Digital twin enhanced rescheduling based on hybrid strategy in intermodal container terminal

Abstract

Enhancing the operational efficiency of the railway center station (RCS) is a critical task for intermodal container terminals. Unlike most existing studies that focus on a single container flow, this study investigates the cooperative scheduling of internal container trucks (ICTs) and railway cranes (RCs) for multiple container flows. A mixed-integer programming model is developed to minimize the maximum completion time, the waiting time of external container trucks (ECTs), and the transportation time of ICTs. To generate an optimized baseline schedule, a Multi-Objective Particle Swarm Optimization (MOPSO) algorithm is employed.

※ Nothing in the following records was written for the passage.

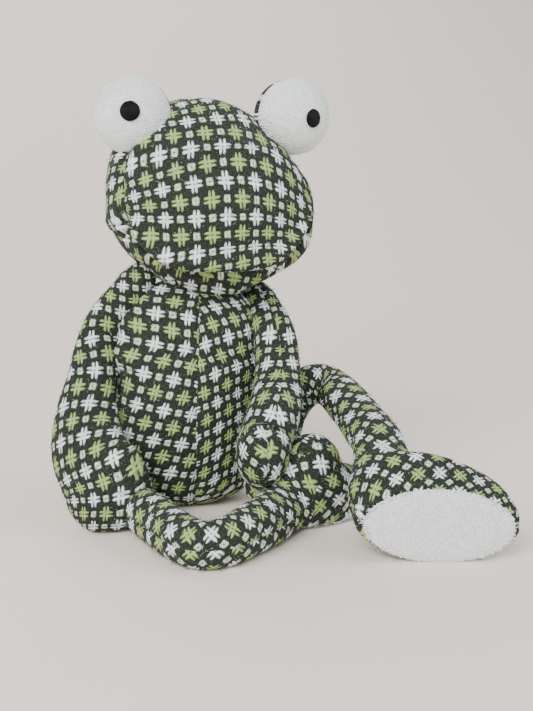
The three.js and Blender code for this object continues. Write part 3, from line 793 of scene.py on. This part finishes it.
# The lower jaw is a stuffed band that sits back under the lip and runs into the throat.
# It is the lower part of a slightly smaller head, drawn in at its top and cut off there.
JAW_SETBACK = 3.0
JAW_TUCK = 13.0
CHIN_FULLNESS = 3.8


def shape_jaw(shaped):
    """Fills the chin and draws the jaw's top in behind the lip."""
    shaped.normal_update()
    moves = []
    for knot in shaped.verts:
        height = above_smile(knot.co)[0]
        chin = CHIN_FULLNESS * smoothstep(-height, 8.0, 18.0)
        moves.append((knot, knot.normal * (chin - JAW_TUCK * smoothstep(height, -6.0, 5.0))))
    shift(moves)


def cut_flat(shaped, place, facing):
    """Cuts off what lies past a plane and closes the form there."""
    bmesh.ops.bisect_plane(shaped, geom=shaped.verts[:] + shaped.edges[:] + shaped.faces[:],
                           plane_co=place, plane_no=facing, clear_outer=True)
    bmesh.ops.holes_fill(shaped, edges=[edge for edge in shaped.edges if edge.is_boundary])


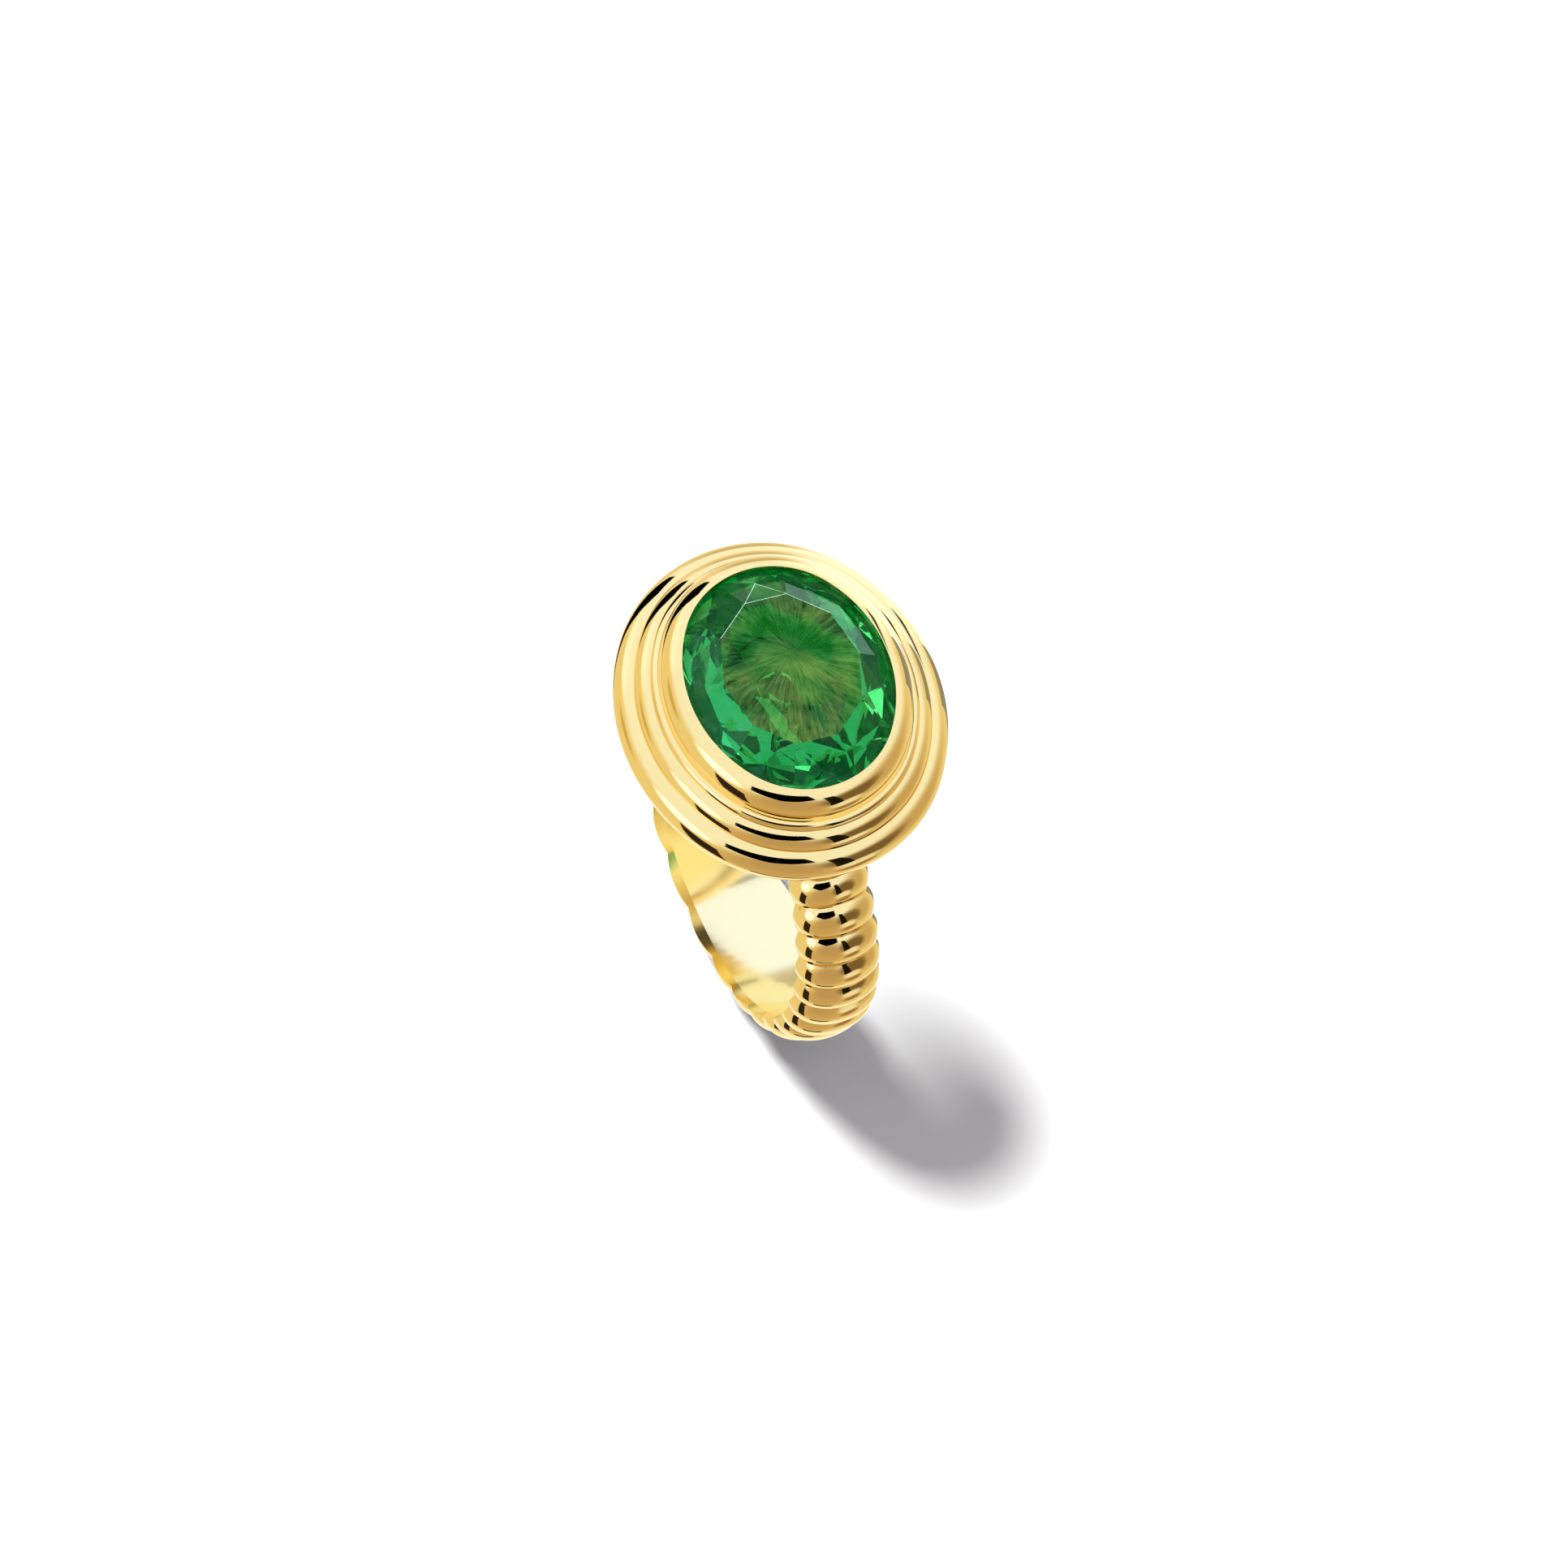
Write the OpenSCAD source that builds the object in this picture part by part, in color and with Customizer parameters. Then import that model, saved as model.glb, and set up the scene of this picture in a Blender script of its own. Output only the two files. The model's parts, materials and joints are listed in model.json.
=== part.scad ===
// Cocktail ring: gadrooned band, ribbed oval head, one oval faceted green stone.
// X runs across the finger, Y along the finger, Z up through the stone. Units are mm.
// The origin is the centre of the finger hole. The ring stands on the band's lowest ribs.

/* [Band] */
// inner radius of the finger hole
finger_r = 8.6; // [7.4:0.05:10.5]
// thickness of the smooth inner sleeve
sleeve_t = 0.4; // [0.3:0.05:0.6]
// thickness of the band at a rib crest, sleeve included
band_t = 1.5; // [1.3:0.05:2]
// width of the band at the bottom of the ring
width_bottom = 4.6; // [3.2:0.1:6]
// width of the band at the top of the ring
width_top = 3.2; // [3:0.1:5]
// ribs on each side of the ring, counted up from the bottom
ribs_side = 15; // [13:1:15]
// angle one rib takes up on the upper part of the band
rib_pitch = 9; // [8:0.25:9.25]
// extra angle the broad ribs at the bottom take up in all
rib_spread = 21; // [0:1:24]
// how fast the ribs settle to their even pitch, in ribs
rib_settle = 2.1; // [1:0.1:4]
// depth of the grooves between the ribs
groove_depth = 0.29; // [0.1:0.01:0.6]

/* [Oval] */
// radius of the two end arcs of the stone's opening
end_r = 3.87; // [3.4:0.01:6]
// distance between the centres of an end arc and a long arc
arc_step = 2.1; // [1:0.05:4]

/* [Head, heights from the plate's underside] */
// height of the oval plate's underside above the finger hole
head_lift = 0.45; // [0.45:0.05:1]
// thickness of the oval plate
plate_t = 0.85; // [0.7:0.05:1]
// radius of the outer rib's section
outer_r = 0.92; // [0.86:0.02:1]
// outer rib: distance of its centre out from the opening, and its height
outer_c = [1.65, 0.5];
// radius of the middle rib's section
middle_r = 0.8; // [0.74:0.02:0.84]
// middle rib: distance of its centre out from the opening, and its height
middle_c = [1.0, 1.32];
// radius of the fine bead's section
bead_r = 0.28; // [0.24:0.01:0.34]
// fine bead: distance of its centre out from the opening, and its height
bead_c = [0.9, 2.13];
// outer face of the bezel wall, out from the opening
bezel_out = 0.83; // [0.7:0.01:0.9]
// inner face of the bezel wall, out from the opening, where the stone's girdle sits
bezel_in = 0.3; // [0.25:0.01:0.4]
// radius of the bezel's rounded shoulder, and the height of that arc's centre
bezel_r = 1.0; // [0.9:0.05:1.1]
shoulder_z = 2.75;

/* [Stone, heights from the plate's underside] */
// underside of the girdle
girdle_z = 2.9; // [2.8:0.05:3]
// thickness of the girdle
girdle_t = 0.2; // [0.1:0.05:0.25]
// height of the table
table_z = 4.55; // [4.2:0.05:5]
// height of the ring of star points on the crown
star_z = 3.95; // [3.8:0.05:4.1]
// height of the culet
culet_z = 0.2; // [0.2:0.05:1]
// turn of the facet pattern, degrees
facet_turn = -4; // [-18:1:18]

/* [Hidden] */
$fn = 96;
gold = [0.93, 0.76, 0.42];
sleeve_r = finger_r + sleeve_t;
crest_r = finger_r + band_t;
plate_z = finger_r + head_lift;
// the end arcs are centred on X and the long arcs on Y, and they meet along 3-4-5 directions
cx = 0.6 * arc_step;
cy = 0.8 * arc_step;
side_r = end_r + arc_step;
turn = atan2(cy, cx);
// half length and half width of the stone's opening
open_a = cx + end_r;
open_b = side_r - cy;
// band: angle from the bottom to rib line k, and the half angle left open under the head
function line_at(k) = rib_pitch * k + rib_spread * (1 - exp(-k / rib_settle));
gap = 180 - line_at(ribs_side);
// half width of the band at height z
function half_w(z) = (width_bottom + (width_top - width_bottom) * (z + crest_r) / (2 * crest_r)) / 2;
// the sleeve stops this far inside the band's edge
sleeve_inset = 0.45;
// facets round the stone
stone_n = 10;
facet = 360 / stone_n;

function sgn(v) = v < 0 ? -1 : 1;

// a point of the oval, o out from the opening, at ellipse angle t
function oval_pt(t, o, z) =
  let (n = atan2(open_a * sin(t), open_b * cos(t)))
  abs(sin(n)) < sin(turn)
    ? [sgn(cos(n)) * cx + (end_r + o) * cos(n), (end_r + o) * sin(n), z]
    : [(side_r + o) * cos(n), -sgn(sin(n)) * cy + (side_r + o) * sin(n), z];

// one arc of the oval: a full turn about x, y, cut to the wedge between two directions
module arc_of(centre, r, dir_1, dir_2) {
  reach = 4;
  intersection() {
    translate([centre[0], centre[1], 0])
      rotate_extrude()
        translate([r, 0])
          children();
    translate([0, 0, -2])
      linear_extrude(9)
        polygon([centre, centre + reach * dir_1, centre + reach * dir_2]);
  }
}

// sweeps a section round the oval: section x is out from the opening, section y is height
module oval_sweep() {
  translate([0, 0, plate_z])
    for (s = [1, -1]) {
      arc_of([s * cx, 0], end_r, [s * 3, -s * 4], [s * 3, s * 4])
        children();
      arc_of([0, -s * cy], side_r, [s * 3, s * 4], [-s * 3, s * 4])
        children();
    }
}

// 10-fold oval brilliant: table, stars, kites and split girdle facets over a shallow pavilion
module emerald() {
  g = 6 * stone_n;
  function el(t, r, z) = [open_a * r * cos(t), open_b * r * sin(t), z];
  table = [for (i = [0:stone_n - 1]) el(facet_turn + facet * (i + 0.5), 0.68, table_z)];
  stars = [for (i = [0:stone_n - 1]) el(facet_turn + facet * i, 0.88, star_z)];
  rim_t = [for (i = [0:g - 1]) oval_pt(facet_turn + 360 * i / g, bezel_in, girdle_z + girdle_t)];
  rim_b = [for (i = [0:g - 1]) oval_pt(facet_turn + 360 * i / g, bezel_in, girdle_z)];
  lower = [for (i = [0:stone_n - 1]) el(facet_turn + facet * i, 0.37, culet_z + 0.9)];
  points = concat(table, stars, rim_t, rim_b, lower, [[0, 0, culet_z]]);
  // where each ring starts in the list of points
  s0 = stone_n;
  t0 = 2 * stone_n;
  b0 = t0 + g;
  p0 = b0 + g;
  culet = p0 + stone_n;
  function nx(i) = (i + 1) % stone_n;
  function rt(i) = t0 + (i + g) % g;
  function rb(i) = b0 + (i + g) % g;
  faces = concat(
    [[for (i = [stone_n - 1:-1:0]) i]],
    [for (i = [0:stone_n - 1]) [s0 + i, (i + stone_n - 1) % stone_n, i]],
    [for (i = [0:stone_n - 1]) [s0 + i, i, rt(6 * i + 3)]],
    [for (i = [0:stone_n - 1]) [i, s0 + nx(i), rt(6 * i + 3)]],
    [for (i = [0:stone_n - 1], j = [-3:2]) [s0 + i, rt(6 * i + j + 1), rt(6 * i + j)]],
    [for (i = [0:g - 1]) [rt(i), rt(i + 1), rb(i + 1), rb(i)]],
    [for (i = [0:stone_n - 1], j = [-3:2]) [p0 + i, rb(6 * i + j), rb(6 * i + j + 1)]],
    [for (i = [0:stone_n - 1]) [p0 + i, rb(6 * i + 3), p0 + nx(i)]],
    [for (i = [0:stone_n - 1]) [culet, p0 + i, p0 + nx(i)]]
  );
  color([0.05, 0.5, 0.25, 0.8])
    translate([0, 0, plate_z])
      polyhedron(points, faces);
}

// space the stone takes in the bezel's section
module stone_space() {
  rim = girdle_z + girdle_t;
  polygon([
    [-2, girdle_z - 1.2], [bezel_in, girdle_z - 1.2], [bezel_in, rim], [0, rim + 0.29], [-2, rim + 2.2]
  ]);
}

// bezel: a straight wall with a quarter-round shoulder leaning over the stone
module bezel_collar() {
  color(gold)
    oval_sweep()
      difference() {
        union() {
          translate([bezel_in, plate_t])
            square([bezel_out - bezel_in, shoulder_z - plate_t]);
          intersection() {
            translate([bezel_out - bezel_r, shoulder_z])
              circle(bezel_r);
            translate([0, shoulder_z])
              square(2);
          }
        }
        stone_space();
      }
}

// ledge soldered inside the bezel, which carries the stone's girdle
module bearing_ledge() {
  depth = 0.65;
  color(gold)
    oval_sweep()
      polygon([
        [bezel_in - depth, girdle_z - 0.85], [bezel_in, girdle_z - 0.85],
        [bezel_in, girdle_z - 0.01], [bezel_in - depth, girdle_z - 0.35]
      ]);
}

// fine bead round the foot of the bezel's shoulder
module bead_wire() {
  color(gold)
    oval_sweep()
      difference() {
        translate(bead_c)
          circle(bead_r);
        translate([bezel_out - 2, bead_c[1] - 1])
          square(2);
        translate(middle_c)
          circle(middle_r);
      }
}

module middle_rib() {
  color(gold)
    oval_sweep()
      difference() {
        translate(middle_c)
          circle(middle_r);
        translate([bezel_out - 2, middle_c[1] - 2])
          square([2, 4]);
        translate([0, plate_t - 2])
          square(2);
      }
}

module outer_rib() {
  color(gold)
    oval_sweep()
      difference() {
        translate(outer_c)
          circle(outer_r);
        translate(middle_c)
          circle(middle_r);
        translate([middle_c[0] - 2, outer_c[1] - 2])
          square([2, 4]);
      }
}

// oval plate that carries the bezel, open in the middle under the stone
module gallery_plate() {
  inward = 2.7;
  color(gold)
    oval_sweep()
      translate([-inward, 0])
        square([inward + middle_c[0], plate_t]);
}

// keystone that closes the band under the head, with a long light opening below the stone
module saddle_bridge() {
  inner = finger_r - 0.3;
  slot_x = 0.6;
  slot_r = 0.55;
  color(gold)
    difference() {
      rotate([90, 0, 0])
        linear_extrude(width_top - 0.1, center = true)
          polygon([
            [-inner * sin(gap), inner * cos(gap)], [inner * sin(gap), inner * cos(gap)],
            [plate_z * tan(gap), plate_z], [-plate_z * tan(gap), plate_z]
          ]);
      rotate([90, 0, 0])
        cylinder(r = finger_r, h = 10, center = true);
      for (x = [-slot_x, slot_x])
        translate([x, 0, finger_r - 1])
          cylinder(r = slot_r, h = 3);
      translate([-slot_x, -slot_r, finger_r - 1])
        cube([2 * slot_x, 2 * slot_r, 3]);
    }
}

// gadrooned outer body of the band, with a channel inside for the sleeve
module shank_band() {
  // stations along each rib, and points over the outer half of the section
  per = 6;
  m = 14;
  // share of a circle's width that a rib's rounding takes up
  arc = 0.65;
  stations = 2 * ribs_side * per;
  // slack round the sleeve, and how far the side faces draw in at a groove
  slack = 0.003;
  side_draw = 0.18;
  // radius where the sides turn into the band's inner rim
  rim_r = finger_r + 0.02;
  // how deep the groove is at v, from 0 to 1 across a rib
  function cut(v) =
    1 - (sqrt(1 - pow(arc * (2 * v - 1), 2)) - sqrt(1 - arc * arc)) / (1 - sqrt(1 - arc * arc));
  function bulge(c) = pow(abs(c), 0.95);
  // the band's ends stop at the plate's underside
  function under_plate(r, d) = cos(d) < -0.5 ? min(r, -plate_z / cos(d)) : r;
  // one section: angle d from the bottom of the ring, groove share q
  function section(d, q) =
    let (
      w = half_w(-(finger_r + 0.5) * cos(d)),
      l = w - sleeve_inset + slack,
      rise = crest_r - rim_r - 0.02 - groove_depth * q,
      pts = concat(
        [[-l, rim_r], [-l, sleeve_r + slack], [l, sleeve_r + slack], [l, rim_r]],
        [for (j = [0:m])
          let (p = 90 - 180 * j / m)
          [(w - side_draw * q) * sgn(sin(p)) * bulge(sin(p)),
            rim_r + 0.02 + rise * (j == 0 || j == m ? 0 : bulge(cos(p)))]]
      )
    )
    [for (p = pts)
      let (r = under_plate(p[1], d))
      [r * sin(d), p[0], -r * cos(d)]];
  rings = [for (i = [0:stations])
    let (k = i / per - ribs_side)
    section(sgn(k) * line_at(abs(k)), cut(k - floor(k)))];
  n = m + 5;
  points = [for (r = rings) for (p = r) p];
  faces = concat(
    [for (i = [0:stations - 1], j = [0:n - 1])
      [i * n + j, i * n + (j + 1) % n, (i + 1) * n + (j + 1) % n]],
    [for (i = [0:stations - 1], j = [0:n - 1])
      [i * n + j, (i + 1) * n + (j + 1) % n, (i + 1) * n + j]],
    [[for (j = [n - 1:-1:0]) j]],
    [[for (j = [0:n - 1]) stations * n + j]]
  );
  color(gold)
    polyhedron(points, faces);
}

// smooth inner sleeve: the true finger hole
module shank_sleeve() {
  low = half_w(-crest_r) - sleeve_inset;
  high = half_w(crest_r) - sleeve_inset;
  open_r = 2 * sleeve_r;
  color(gold)
    difference() {
      intersection() {
        rotate([90, 0, 0])
          difference() {
            cylinder(r = sleeve_r, h = 12, center = true);
            cylinder(r = finger_r, h = 14, center = true);
          }
        rotate([90, 0, 90])
          linear_extrude(24, center = true)
            polygon([[-low, -crest_r], [low, -crest_r], [high, crest_r], [-high, crest_r]]);
      }
      rotate([90, 0, 0])
        linear_extrude(14, center = true)
          polygon([[0, 0], [open_r * sin(gap), open_r * cos(gap)], [-open_r * sin(gap), open_r * cos(gap)]]);
    }
}

emerald();
bezel_collar();
bearing_ledge();
bead_wire();
middle_rib();
outer_rib();
gallery_plate();
saddle_bridge();
shank_band();
shank_sleeve();
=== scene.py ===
"""Looks of a cocktail ring: gadrooned gold band, stepped oval head, faceted green stone.

Metres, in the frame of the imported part: X across the finger, Y along it, Z up through the stone.
Section sizes are written in millimetres and scaled once, by MM.
"""

import json
import math
import random

import bmesh
import bpy
import numpy as np
from mathutils import Matrix, Vector


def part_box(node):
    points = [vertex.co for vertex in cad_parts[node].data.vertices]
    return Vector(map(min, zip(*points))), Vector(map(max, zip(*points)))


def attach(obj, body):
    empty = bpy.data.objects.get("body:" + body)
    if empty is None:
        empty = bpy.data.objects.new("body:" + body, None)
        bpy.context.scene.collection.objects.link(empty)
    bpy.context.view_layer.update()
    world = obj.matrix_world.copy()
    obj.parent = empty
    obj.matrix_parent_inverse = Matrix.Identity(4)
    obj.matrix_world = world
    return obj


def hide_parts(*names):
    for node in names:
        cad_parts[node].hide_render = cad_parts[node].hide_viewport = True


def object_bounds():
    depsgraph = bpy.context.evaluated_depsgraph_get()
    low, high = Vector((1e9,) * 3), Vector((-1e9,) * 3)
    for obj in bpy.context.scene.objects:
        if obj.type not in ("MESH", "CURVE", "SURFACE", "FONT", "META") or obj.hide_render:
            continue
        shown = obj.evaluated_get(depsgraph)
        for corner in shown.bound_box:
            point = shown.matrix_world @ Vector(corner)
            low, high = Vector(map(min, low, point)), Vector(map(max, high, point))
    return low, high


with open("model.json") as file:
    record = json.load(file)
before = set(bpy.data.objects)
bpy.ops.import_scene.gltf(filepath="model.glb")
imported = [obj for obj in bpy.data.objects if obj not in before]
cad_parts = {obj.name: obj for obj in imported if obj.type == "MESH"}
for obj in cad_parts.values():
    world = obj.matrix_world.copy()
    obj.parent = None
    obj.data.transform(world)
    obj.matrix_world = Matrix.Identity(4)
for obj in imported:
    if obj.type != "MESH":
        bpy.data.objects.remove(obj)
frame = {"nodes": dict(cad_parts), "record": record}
cad_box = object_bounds()

MM = 0.001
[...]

From a practical operational perspective, however, the baseline schedule must effectively address uncertainties in real-time. Therefore, we propose a proactive-reactive and global-local hybrid rescheduling strategy based on digital twin (DT). The DT facilitates uncertainty monitoring, rescheduling plan generation, simulation, and iterative optimization. The hybrid strategy consists of: (1) a global rescheduling optimization model, which is proactively triggered periodically or reactively triggered due to cumulative errors, aiming to maximize schedule stability; and (2) a local short-interval recovery policy, which is reactively triggered to handle uncertainties occurring between two consecutive global rescheduling points. A case study is conducted to demonstrate the effectiveness of the proposed rescheduling strategy in handling delayed ECT arrivals and other uncertainties. The results highlight the efficiency of the DT-enhanced methodology in improving RC and ICT collaboration. Sensitivity analysis further identifies appropriate threshold settings and equipment configurations. The results show that the application of the DT-enhanced rescheduling methodology in the RCS helps operators to make optimized and timely decisions.